On the other hand, I had the experience as a junior employee of crossing out and initialing objectionable portions of a hiring agreement in NY and several years later having the corporation issue a new employee handbook and agreement with the passages in it. I again crossed them out and initialed it and returned the forms. I never heard a word.


You need to view the terms of the contract as part of the pay / benefits / conditions package that you consider before you take a job.

Very few people would accept a job before they found out what salary was on offer, and so you shouldn't accept a job before you've read the contract.

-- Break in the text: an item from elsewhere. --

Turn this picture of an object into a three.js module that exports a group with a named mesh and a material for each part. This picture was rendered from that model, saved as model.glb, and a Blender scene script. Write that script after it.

It's all part of the same thing: "We will give you this much money, in return for you doing these things ..."

If you've been looking for work for a while and you've only received 1 offer then you'll probably accept it even if it pays less than you were hoping for, or if the contract has clauses you don't like. You take the best that you can get.

But if you've got a number of offers (or reasonably expect to have a number of offers) then you are probably willing to turn down a job (or negotiate) over salary, and you should do the same over contractual clauses.

If someone verbally offers you a job with a salary you're happy to take, it's perfectly reasonable to say "That all sounds fine, and I'll be happy to respond formally once I've had a chance to read a copy of the contract", but don't accept the job until you've received and read the contract, because that is the thing that you're actually agreeing to.


The last paragraph is gold. It's easy to forget to make acceptance conditional on seeing the contract in the excitement of getting hired.


I worked for IBM for a short while, in California. All of the agreements that I signed with them acknowledged that California law gave me special rights, and nothing in the contract could take away those rights. That's the kind of "Large Company X" that you want to work with.